Early history: New offers receive a smoothing alpha of 1.5 added to their first observation, preventing extreme initial scores. The UCB exploration term gives under-sampled offers a natural boost.
Partial history: Offers scored by Loss Aversion use the loss-adjusted probability blended with UCB; unscored offers receive a random score. Both are included in the result.

The scored options are then sorted by arm_reward and handed to the configured dynamic post-score class, which controls the final offer selection and response formatting.
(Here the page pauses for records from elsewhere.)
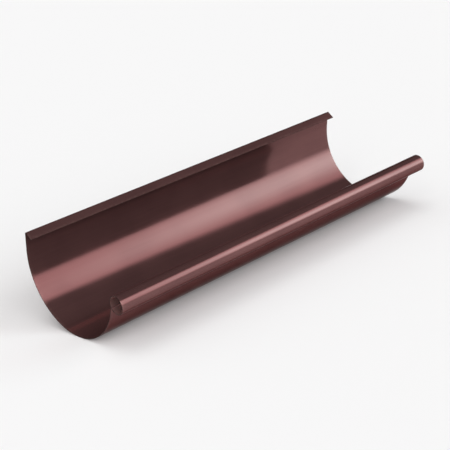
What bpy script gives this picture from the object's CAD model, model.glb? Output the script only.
import math

import bpy
from mathutils import Matrix, Vector


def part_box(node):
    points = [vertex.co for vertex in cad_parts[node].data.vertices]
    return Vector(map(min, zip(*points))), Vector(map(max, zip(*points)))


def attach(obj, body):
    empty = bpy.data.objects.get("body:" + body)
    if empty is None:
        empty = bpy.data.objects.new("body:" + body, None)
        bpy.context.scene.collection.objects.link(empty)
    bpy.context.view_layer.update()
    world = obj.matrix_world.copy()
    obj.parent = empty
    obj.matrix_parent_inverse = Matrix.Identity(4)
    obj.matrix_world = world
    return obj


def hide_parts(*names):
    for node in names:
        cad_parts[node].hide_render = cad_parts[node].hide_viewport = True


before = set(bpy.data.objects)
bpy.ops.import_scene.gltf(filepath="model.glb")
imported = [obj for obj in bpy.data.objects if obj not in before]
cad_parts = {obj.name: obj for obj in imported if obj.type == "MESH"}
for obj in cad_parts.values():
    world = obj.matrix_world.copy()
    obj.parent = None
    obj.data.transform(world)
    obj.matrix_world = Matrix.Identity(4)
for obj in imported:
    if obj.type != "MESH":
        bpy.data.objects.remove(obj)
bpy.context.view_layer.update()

MM = 0.001

# Section of the formed sheet, in millimetres about the trough's centre when it hangs level.
SHEET = 0.6
LENGTH = 422.0
TROUGH_R = 62.5
BACK_RISE = 18.9
LIP = 10.0
LIP_SLOPE = 30.0
FOLD_R = 0.5
BEAD_R = 8.9
BEAD_INSET = 2.3
BEAD_DROP = 0.5
NECK_R = 2.2
EDGE_GAP = 0.4
TIP = 12.469                # degrees the section lies tipped towards its bead
CUT_ROUND = 0.12            # the shear's rounding of every cut edge

# Colours, as linear light. The coat is part metallic, so its colour tints what it mirrors.
COAT_DARK = (0.15, 0.0715, 0.07, 1.0)
COAT_LIGHT = (0.166, 0.079, 0.077, 1.0)
COAT_STREAK = (0.183, 0.089, 0.086, 1.0)
COAT_RUBBED = (0.24, 0.14, 0.13, 1.0)
COAT_INSIDE = (0.42, 0.235, 0.22, 1.0)
CUT_DARK = (0.03, 0.016, 0.015, 1.0)
CUT_BARE = (0.055, 0.038, 0.036, 1.0)
FLOOR = (0.88, 0.88, 0.88, 1.0)
COAT_TINT = (0.35, 0.31, 0.31, 1.0)

# How fine each noise is, as its scale over metres.
CLOUDS = 22.0
STREAKS = 420.0
STREAK_STRETCH = (0.02, 1.0, 1.0)
PEEL = 900.0
CHIPS = 520.0
GRAIN = 1500.0
DRAG = 160.0
EVEN = (1.0, 1.0, 1.0)

# The coat's and the cut steel's finish. Depths are in metres.
COAT_METALLIC = 0.73
COAT_ROUGHNESS = (0.115, 0.145)
RUBBED_ROUGHNESS = 0.12
STREAK_ROUGHNESS = 0.02
STREAK_DEPTH = 0.00001
PEEL_DEPTH = 0.000012
CUT_METALLIC = 0.2
CUT_ROUGHNESS = (0.42, 0.6)
GRAIN_DEPTH = 0.00002

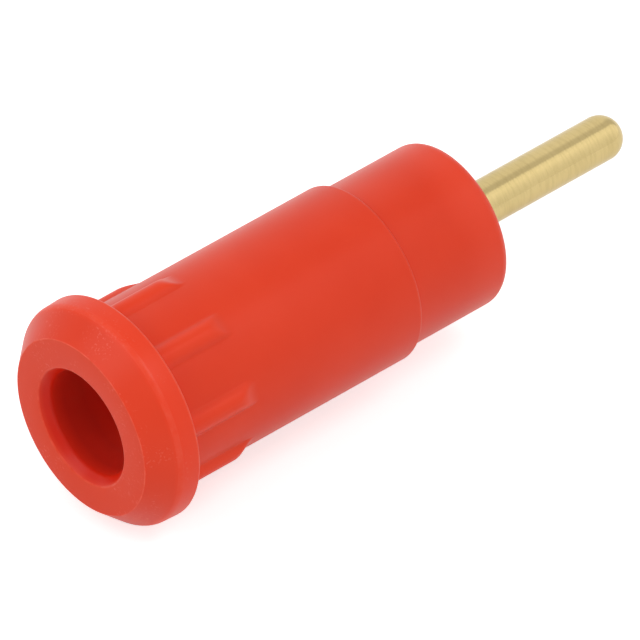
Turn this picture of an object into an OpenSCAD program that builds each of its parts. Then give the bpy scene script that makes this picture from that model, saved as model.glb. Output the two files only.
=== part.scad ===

The runtime always returns recommendations. During cold start, offers are ranked randomly. As data accumulates, Loss Aversion’s UCB exploration and loss-adjusted scores progressively replace the random rankings. The post-score class determines the final presentation.

When To Use

When the cost of showing a rejected offer is high (customer churn risk)
When you want the system to quickly stop recommending poor performers
When you prefer conservative recommendations
Financial services, insurance, or high-stakes offer environments

When NOT To Use

When you want to give new or unpopular offers a fair chance (use Coverage-Aware Thompson)
When acceptance rates are naturally low across all offers
When acceptance rates are naturally low across all offers (the loss aversion factor may over-penalize all arms equally)

Example


from prediction.apis import deployment_management as dm
from prediction.apis import online_learning_management as ol
from prediction import jwt_access
 
auth = jwt_access.Authenticate("http://localhost:3001/api", ecosystem_username, ecosystem_password)
 
deployment_id = "demo-loss-aversion"
 
online_learning_uuid = ol.create_online_learning(
        auth,
        algorithm="ecosystem_rewards",
        name=deployment_id,
        description="Loss Aversion configuration",
        feature_store_collection="set_up_features",
        feature_store_database="my_mongo_database",
        options_store_database="my_mongo_database",
        options_store_collection="demo-deployment_options",
        randomisation_processing_count=5000,
        randomisation_processing_window=604800000,
        contextual_variables_offer_key="offer",
        create_options_index=True,
        create_covering_index=True
)
 
online_learning = dm.define_deployment_multi_armed_bandit(epsilon=0, dynamic_interaction_uuid=online_learning_uuid)
 
parameter_access = dm.define_deployment_parameter_access(
    auth,
    lookup_key="customer_id",
    lookup_type="string",
    database="my_mongo_database",
    table_collection="customer_feature_store",
    datasource="mongodb"
)
 
deployment_step = dm.create_deployment(
    auth,
    project_id="demo-project",
    deployment_id=deployment_id,
    description="Loss Aversion demo deployment",
    version="001",
    plugin_post_score_class="PlatformDynamicEngagement.java",
    plugin_pre_score_class="PreScoreDynamic.java",
    scoring_engine_path_dev="http://localhost:8091",
    mongo_connect=f"mongodb://{mongo_user}:{mongo_password}@localhost:54445/?authSource=admin",
    parameter_access=parameter_access,
    multi_armed_bandit=online_learning
)

The approach should be set to behaviorAlgos and sub_approach to lossAversion in the randomisation object of the dynamic recommender configuration in MongoDB.